The stock market's recent volatility is a continuation of the bumpy ride investors have experienced since the Great Recession. Such swings used to have little direct effect on public pension plans, but that has changed.
That's because over the past four decades public pensions, in hopes of boosting investment returns, have shifted funds away from fixed-income investments such as government and high-quality corporate bonds. Today they hold, on average, about half of their assets in stocks and another quarter in alternative investments such as private equity, real estate and hedge funds. Between 2006 and 2013, the percentage of their funds invested in alternative assets more than doubled.
Not surprisingly, the collective returns of public fund investments over the last few years have been volatile, ranging from a high of 21 percent in fiscal year 2011 to a low of 1 percent in fiscal 2013. Returns for calendar 2015 are expected to be essentially flat.
Rules governing disclosure and transparency haven't kept pace with these trends. While some individual funds and states have made changes, more work must be done to increase transparency and present a clear picture of funds' bottom-line performance and costs.
Alternative investments can be complex. Most, including private equity and real estate, can be challenging to accurately value because there is no public exchange. They also often come with higher management costs. The total cost of managing pension assets has increased by more than 30 percent over the past decade, reducing returns on alternatives by as much as 10 to 20 percent for some plans.
Current disclosure standards were designed for much simpler investments and do not provide enough transparency for these complex and costly alternatives. Beneficiaries, taxpayers and policymakers need better information about the investment performance of public pension plans because investment returns account for an estimated 60 percent of the money paid out in the form of pension benefits.
Insufficient transparency affects the ability to discern how much is being paid in fees and the resulting impact on investment returns.
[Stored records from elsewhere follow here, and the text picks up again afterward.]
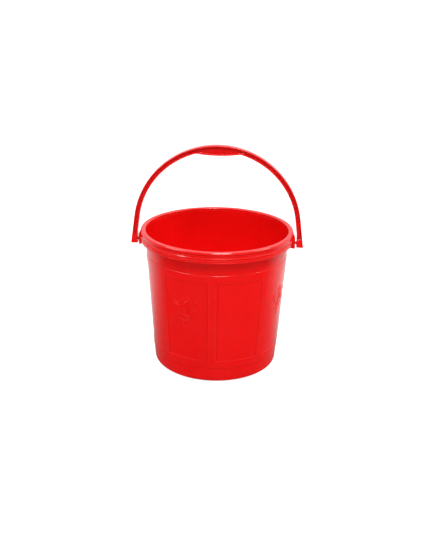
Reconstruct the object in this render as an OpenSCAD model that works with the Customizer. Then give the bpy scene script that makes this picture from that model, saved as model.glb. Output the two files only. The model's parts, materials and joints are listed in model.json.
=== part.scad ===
// Moulded plastic bucket with a swinging bail handle. Millimetres, +Z up.
// The origin is the centre of the base, on the surface the bucket stands on.
// The bucket has an ear at +X and one at -X, and the handle turns about the line through them.

/* [Bucket] */
// Outside diameter of the skirt under the rim
skirt_d = 300; // [280:1:330]
// Height of the rim above the floor
bucket_h = 274; // [220:1:330]
// Outside diameter of the wall, measured where it would meet the floor
base_d = 247; // [220:1:270]
// Thickness of the wall
wall_t = 2; // [1.6:0.1:3]
// Radius of the rounded edge at the bottom of the wall
base_round = 12; // [6:0.5:14]

/* [Rim] */
// Height of the stepped skirt, from its lower edge to the top of the rim
skirt_h = 20.4; // [18:0.1:26]
// Thickness of the skirt
skirt_t = 1.9; // [1.6:0.1:2.6]
// Gap between the wall and the lower edge of the skirt
skirt_gap = 7.9; // [6:0.1:9]

/* [Raised frame] */
// How far the hoops and upright strips stand out from the wall
frame_t = 0.7; // [0.4:0.1:1.2]
// Width of the hoops and of the upright strips
frame_w = 16; // [10:0.5:20]
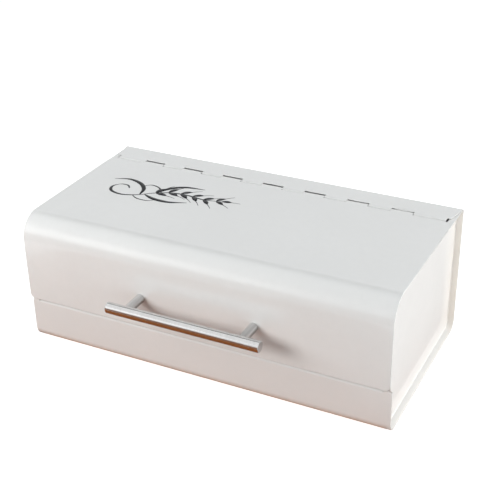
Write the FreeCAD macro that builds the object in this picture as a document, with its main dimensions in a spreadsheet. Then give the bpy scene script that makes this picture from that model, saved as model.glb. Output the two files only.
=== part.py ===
import FreeCAD, Part

"""Steel bread box with a lift-up lid and a bar handle.

The body is one sheet wrapped round the bottom, the back and a strip of the top, closed at each end
by a dished panel. The lid is one sheet bent over the front. Rolled knuckles of both sheets turn on
one long pin. +Z is up, the front faces -Y, and the origin is under the middle of the whole box.
"""

import math
import os

import Sketcher
from FreeCAD import Placement, Rotation, Vector

SIZES = {
    # Overall
    "body_width": 412.0,
    "body_depth": 215.0,
    "body_height": 149.0,
    "sheet_thickness": 0.8,
    # Body wrap
    "sill_height": 49.5,
    "sill_setback": 4.2,
    "body_bend": 12.0,
    "back_bend": 5.0,
    "sill_corner": 5.0,
    "strip_corner": 4.0,
    # Hems folded inwards along the sill's top and the lid's lower edge
    "hem_depth": 8.0,
    "hem_clearance": 2.0,
    # Side panels
    "panel_depth": 7.8,
    "panel_bend": 4.0,
    "panel_gap": 0.4,
    "panel_top_bend": 24.0,
    "panel_notch_gap": 0.5,
    # Lid
    "lid_side_gap": 1.0,
    "lid_bend": 26.0,
    "lid_corner": 5.0,
    "lid_sill_gap": 3.3,
    # Hinge
    "pin_diameter": 4.0,
    "pin_gap": 0.05,
    "pin_inset": 35.2,
    "pin_recess": 1.5,
    "knuckle_pitch": 50.0,
    "lid_knuckle_width": 24.2,
    "knuckle_side_gap": 0.4,
    "knuckle_edge_gap": 1.35,
    "end_knuckle_inset": 6.0,
    "end_knuckle_least": 25.0,
    # Handle
    "bar_diameter": 12.0,
    "bar_length": 170.0,
    "bar_edge": 0.6,
    "handle_projection": 35.0,
    "handle_height": 87.5,
    "post_spacing": 128.0,
    "post_diameter": 10.0,
    "post_edge": 0.3,
    "saddle_gap": 0.02,
    # Handle fasteners
    "screw_diameter": 4.0,
    "screw_gap": 0.05,
    "screw_reach": 10.0,
    "screw_head_diameter": 8.0,
    "screw_head_height": 2.6,
    "screw_head_edge": 1.0,
    "recess_width": 1.1,
    "recess_length": 4.4,
    "recess_depth": 1.4,
    "lid_hole_gap": 0.25,
    "washer_diameter": 9.0,
    "washer_thickness": 0.8,
    "washer_gap": 0.15,
    "stud_reach_bar": 7.0,
    "stud_reach_post": 8.0,
    "hole_spare": 1.0,
    # Feet
    "foot_diameter": 12.0,
    "foot_height": 1.5,
    "foot_edge": 0.4,
    "foot_inset": 26.0,
}

doc = FreeCAD.newDocument("bread_box")
sizes = doc.addObject("Spreadsheet::Sheet", "Sizes")
for row, (alias, number) in enumerate(SIZES.items(), start=1):
    sizes.set(f"A{row}", alias)
    sizes.set(f"B{row}", str(number))
    sizes.setAlias(f"B{row}", alias)
doc.recompute()


def size(alias):
    """The expression that reads one driving dimension."""
    return f"Sizes.{alias}"


def value(expression):
    """What an expression comes to, in millimetres."""
    return float(sizes.evalExpression(str(expression)))


# Places worked out from the driving dimensions, as expressions that every sub-part shares.
SHEET = size("sheet_thickness")
HALF_BODY = f"({size('body_width')} / 2)"
HALF_LID = f"({HALF_BODY} - {size('lid_side_gap')})"
FRONT = f"(({size('handle_projection')} - {size('body_depth')}) / 2)"
BACK = f"({FRONT} + {size('body_depth')})"
BOTTOM = size("foot_height")
TOP = f"({BOTTOM} + {size('body_height')})"
SILL_FRONT = f"({FRONT} + {size('sill_setback')})"
SILL_TOP = f"({BOTTOM} + {size('sill_height')})"
LID_LOW = f"({SILL_TOP} + {size('lid_sill_gap')})"
BORE_RADIUS = f"({size('pin_diameter')} / 2 + {size('pin_gap')})"
KNUCKLE_RADIUS = f"({BORE_RADIUS} + {SHEET})"
PIN_Y = f"({BACK} - {size('pin_inset')})"
PIN_Z = f"({TOP} - {KNUCKLE_RADIUS})"
EDGE_REACH = f"({KNUCKLE_RADIUS} + {size('knuckle_edge_gap')})"
STRIP_EDGE = f"({PIN_Y} + {EDGE_REACH})"
LID_EDGE = f"({PIN_Y} - {EDGE_REACH})"
END_KNUCKLE = f"({HALF_BODY} - {size('end_knuckle_inset')})"
LID_SLOT = f"({size('lid_knuckle_width')} + 2 * {size('knuckle_side_gap')})"
BODY_KNUCKLE = f"({size('knuckle_pitch')} - {LID_SLOT})"
BODY_SLOT = f"({BODY_KNUCKLE} + 2 * {size('knuckle_side_gap')})"
OUTER_KNUCKLES = (f"floor(({END_KNUCKLE} - {size('end_knuckle_least')} - {LID_SLOT} / 2)"
                  f" / {size('knuckle_pitch')})")
LID_KNUCKLES = f"(2 * {OUTER_KNUCKLES} + 1)"
BAR_Y = f"({FRONT} - {size('handle_projection')} + {size('bar_diameter')} / 2)"
BAR_Z = f"({BOTTOM} + {size('handle_height')})"
SCREW_RADIUS = f"({size('screw_diameter')} / 2)"
TAPPED_RADIUS = f"({SCREW_RADIUS} + {size('screw_gap')})"
LID_INSIDE = f"({FRONT} + {SHEET})"
BAR_BACK = f"({BAR_Y} + {size('bar_diameter')} / 2)"
SIDES = {"left": -1, "right": 1}


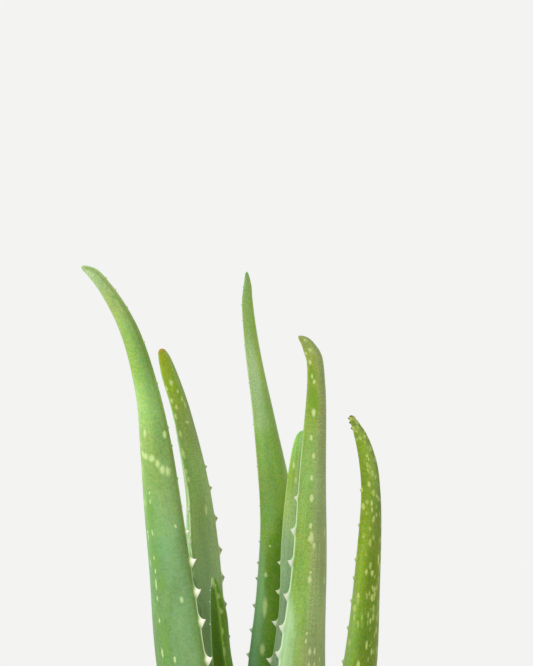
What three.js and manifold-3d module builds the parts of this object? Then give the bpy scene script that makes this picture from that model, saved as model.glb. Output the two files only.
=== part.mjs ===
// Potted aloe vera: a rosette of toothed succulent leaves on a short crown, in soil, in a terracotta pot.
// Millimetres, +Z up. The origin is the centre of the pot's flat underside.
// Leaves are named as seen by a viewer who looks along +Y: left is -X, front is -Y.
import * as THREE from 'three';
import { mergeVertices } from 'three/addons/utils/BufferGeometryUtils.js';
import Module from 'manifold-3d';

const wasm = await Module();
wasm.setup();

// Clearance between pieces that rest against each other
const GAP = 0.3;
const ROUND_SIDES = 40;

// Pot
const POT_HEIGHT = 122;
const POT_BASE_RADIUS = 46;
const POT_RIM_RADIUS = 70;
const POT_WALL = 6;
const POT_FLOOR = 9;
const RIM_BAND_HEIGHT = 32;
const RIM_BAND_STEP = 3.5;
const POT_EDGE_ROUND = 1.6;
const DRAIN_COUNT = 3;
const DRAIN_RADIUS = 4.5;
const DRAIN_CIRCLE = 22;
const DRAIN_SIDES = 16;

// Soil
const SOIL_TOP = 109;
const SOIL_CROWN = 2.5;
const SOIL_BUMP = 0.7;
const SOIL_FADE = 8;
const SOIL_RINGS = 7;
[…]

Current accounting standards allow public pension plans to report investment returns without deducting the cost of fees paid to investment managers, known as "gross of fees." More than a quarter of the largest plans take this route. Some additional costs, such as carried interest and some performance fees, also can go unreported.
There are some exceptions. One of the few plans to comprehensively report performance fees is the Missouri State Employees' Retirement System. In 2014, the plan reported that performance fees paid to investment managers accounted for about half of its overall fees.
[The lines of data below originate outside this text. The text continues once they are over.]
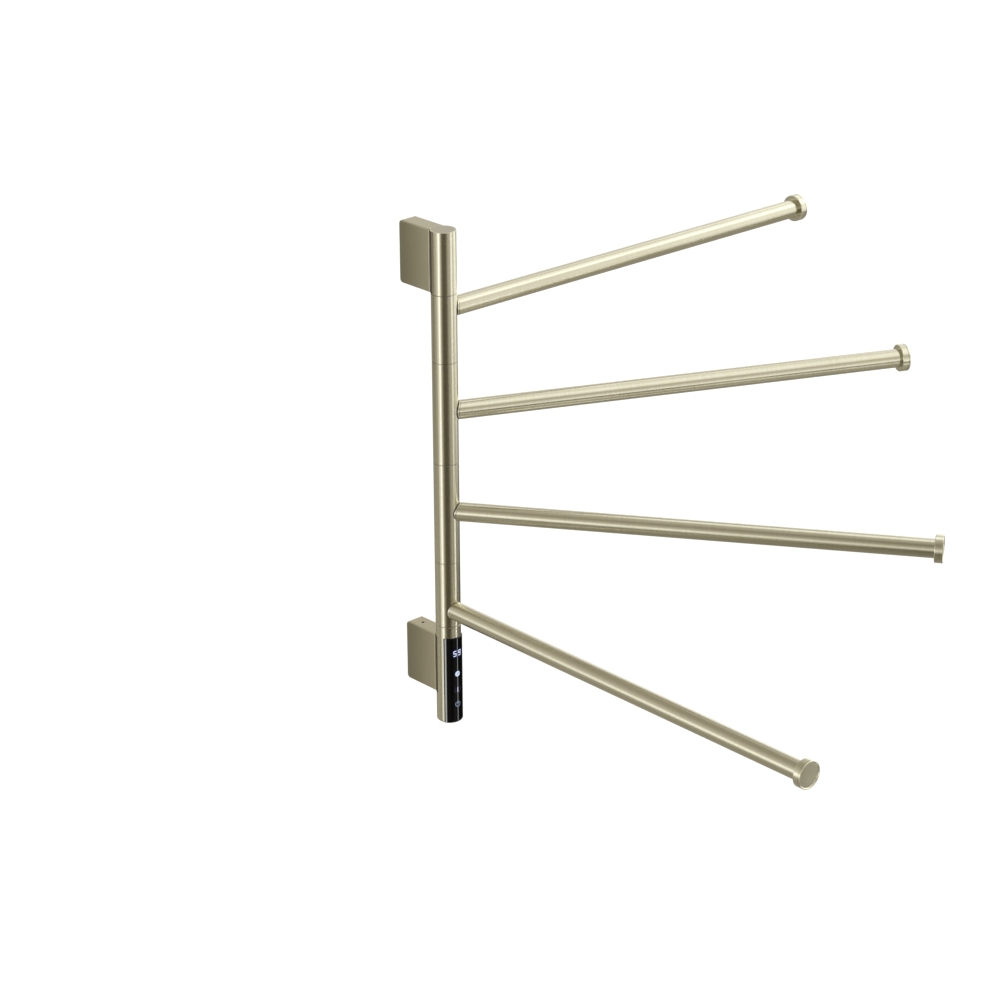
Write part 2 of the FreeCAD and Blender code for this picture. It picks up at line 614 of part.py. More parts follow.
def control_chassis():
    """The carrier in the housing: a collar for the spindle and a flat back for the board."""
    collar = upright_tube(POST_BORE, SPINDLE_RADIUS, CHASSIS_SHOULDER, CHASSIS_TOP)
    length = CHASSIS_SHOULDER - CHASSIS_BOTTOM
    back = rod(POST_BORE, Vector(0, 0, CHASSIS_BOTTOM), UP, length)
    front = box(POST_DIAMETER, POST_DIAMETER, length + 2 * OVERRUN,
                Vector(0, -POST_RADIUS - CHASSIS_FACE, CHASSIS_BOTTOM + length / 2))
    groove = rod(CHASSIS_GROOVE_DIAMETER / 2, Vector(0, -CHASSIS_FACE, CHASSIS_BOTTOM - OVERRUN), UP,
                 length + 2 * OVERRUN)
    shelf = rod(SPINDLE_RADIUS, Vector(0, 0, CHASSIS_SHOULDER), UP, OVERRUN)
    chassis = collar.fuse(back.cut(front).cut(groove)).cut(shelf)
    chassis = cut_bolt_holes(chassis, LOWER_BRACKET_LEVEL)
    return on_post(cut_cable_passage(chassis)).removeSplitter()


def board_face():
    """Distance from the post's axis to the front of the circuit board."""
    return CHASSIS_FACE + BOARD_THICKNESS


def control_board():
    """The circuit board on the chassis's flat."""
    high = PANEL_TOP - BOARD_END_GAP
    low = CHASSIS_BOTTOM + BOARD_END_GAP
    centre = Vector(0, -CHASSIS_FACE - BOARD_THICKNESS / 2, (low + high) / 2)
    return on_post(box(BOARD_WIDTH, BOARD_THICKNESS, high - low, centre))


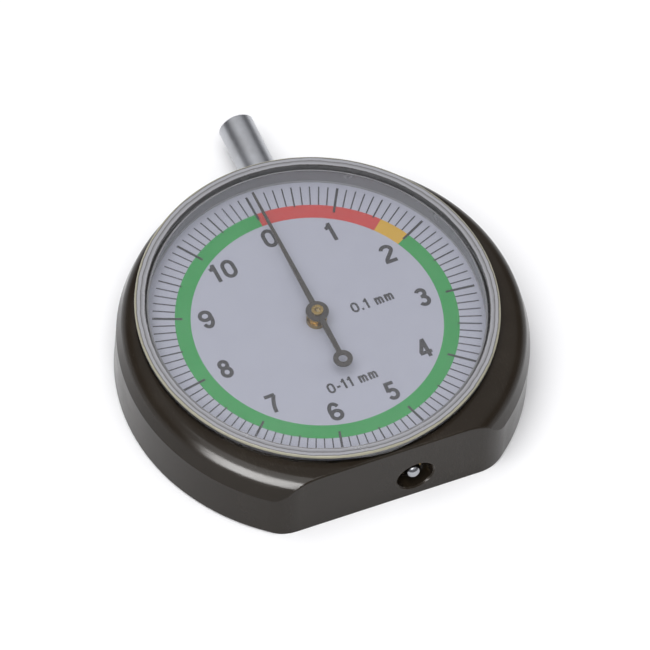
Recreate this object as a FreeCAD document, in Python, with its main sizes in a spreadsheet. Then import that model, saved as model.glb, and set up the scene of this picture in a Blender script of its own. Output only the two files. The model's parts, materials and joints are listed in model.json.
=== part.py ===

And last July the nation's largest public retirement plan, the California Public Employees' Retirement System (CalPERS), raised the bar on investment-fee transparency by announcing that it would disclose the full amount it pays to invest in private equity. In November, CalPERS' new policy of providing additional reporting on carried interest for private equity and other performance fees showed that external investment partners realized $700 million from profit-sharing agreements in fiscal 2015 -- information the public would not have had without the new reporting policy.
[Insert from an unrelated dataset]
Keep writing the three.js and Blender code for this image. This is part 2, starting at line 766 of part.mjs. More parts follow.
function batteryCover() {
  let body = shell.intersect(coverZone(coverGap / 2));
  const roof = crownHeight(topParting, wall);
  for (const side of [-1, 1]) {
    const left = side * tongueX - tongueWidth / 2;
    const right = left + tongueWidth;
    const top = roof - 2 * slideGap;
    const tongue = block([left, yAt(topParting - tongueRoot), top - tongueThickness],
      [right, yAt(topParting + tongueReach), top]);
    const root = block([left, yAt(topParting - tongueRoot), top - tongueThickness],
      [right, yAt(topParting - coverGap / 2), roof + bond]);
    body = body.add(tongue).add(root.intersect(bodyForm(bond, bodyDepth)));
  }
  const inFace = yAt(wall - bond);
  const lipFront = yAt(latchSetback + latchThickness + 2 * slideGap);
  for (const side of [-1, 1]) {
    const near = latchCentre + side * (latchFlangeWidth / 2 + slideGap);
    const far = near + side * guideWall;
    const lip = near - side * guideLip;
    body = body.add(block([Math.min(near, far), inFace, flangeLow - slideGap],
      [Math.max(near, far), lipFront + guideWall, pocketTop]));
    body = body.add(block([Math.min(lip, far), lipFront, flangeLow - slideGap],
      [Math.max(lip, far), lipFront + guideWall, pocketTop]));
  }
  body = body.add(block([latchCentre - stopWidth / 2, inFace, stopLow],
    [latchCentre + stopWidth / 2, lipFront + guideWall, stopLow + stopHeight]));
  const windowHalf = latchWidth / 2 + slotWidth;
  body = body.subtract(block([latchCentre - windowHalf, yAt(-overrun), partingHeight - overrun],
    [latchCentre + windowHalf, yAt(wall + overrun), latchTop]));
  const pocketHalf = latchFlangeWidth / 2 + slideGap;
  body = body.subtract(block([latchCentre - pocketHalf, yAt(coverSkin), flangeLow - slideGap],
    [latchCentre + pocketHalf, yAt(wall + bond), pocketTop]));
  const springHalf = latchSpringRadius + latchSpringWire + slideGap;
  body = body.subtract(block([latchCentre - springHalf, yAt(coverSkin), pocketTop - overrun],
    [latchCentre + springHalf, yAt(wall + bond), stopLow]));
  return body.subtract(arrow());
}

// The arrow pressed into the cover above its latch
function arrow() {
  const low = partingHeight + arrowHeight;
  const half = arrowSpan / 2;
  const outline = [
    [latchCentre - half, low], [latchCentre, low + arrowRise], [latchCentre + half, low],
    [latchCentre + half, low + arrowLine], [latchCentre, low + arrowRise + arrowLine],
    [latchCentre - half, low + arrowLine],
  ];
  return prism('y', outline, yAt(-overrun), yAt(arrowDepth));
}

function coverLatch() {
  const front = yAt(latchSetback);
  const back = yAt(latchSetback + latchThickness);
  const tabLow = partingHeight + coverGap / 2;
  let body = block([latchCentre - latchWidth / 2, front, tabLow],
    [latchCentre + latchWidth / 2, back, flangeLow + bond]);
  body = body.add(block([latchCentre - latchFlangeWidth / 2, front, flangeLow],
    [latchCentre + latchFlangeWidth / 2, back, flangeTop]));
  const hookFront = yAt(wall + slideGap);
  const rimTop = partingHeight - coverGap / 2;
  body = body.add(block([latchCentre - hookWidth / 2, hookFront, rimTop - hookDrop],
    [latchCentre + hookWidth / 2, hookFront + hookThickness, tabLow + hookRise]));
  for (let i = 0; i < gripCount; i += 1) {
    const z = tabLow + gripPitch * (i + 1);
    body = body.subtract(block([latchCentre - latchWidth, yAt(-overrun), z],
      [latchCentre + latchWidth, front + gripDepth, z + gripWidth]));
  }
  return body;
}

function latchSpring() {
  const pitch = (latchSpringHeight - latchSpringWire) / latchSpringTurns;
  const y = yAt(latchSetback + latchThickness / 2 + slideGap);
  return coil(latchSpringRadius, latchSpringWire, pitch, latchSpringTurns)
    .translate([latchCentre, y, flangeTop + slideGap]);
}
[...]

Movement toward stronger reporting and greater transparency on the costs associated with alternative investments appears to be gaining momentum. The Institutional Limited Partners Association's Fee Transparency Initiative, a widely supported industry effort to establish comprehensive standards for fee and expense reporting among institutional investors and fund managers, is advocating total fee reporting by private equity managers and their investors. And in a recent letter to the Securities and Exchange Commission, 13 state and municipal treasurers and comptrollers -- many of them members of the Fee Transparency Initiative -- appealed for industrywide standards on private equity fee disclosure, including carried interest.
There's no one-size-fits-all approach to successful investing, but there is a uniform need for full disclosure on investment performance and fees. This will help ensure that risks, returns and costs are balanced in ways that follow best practices and that public pension plans accurately disclose the fees that are paid.
State pension plans are entrusted with $3 trillion in public funds and face the challenge of a $1 trillion gap in the amount needed to pay for pension promises. With the dramatic shift toward more complex alternative investments, government workers and taxpayers deserve more complete information on both the cost of managing pension investments and the bottom-line results of these riskier investment strategies.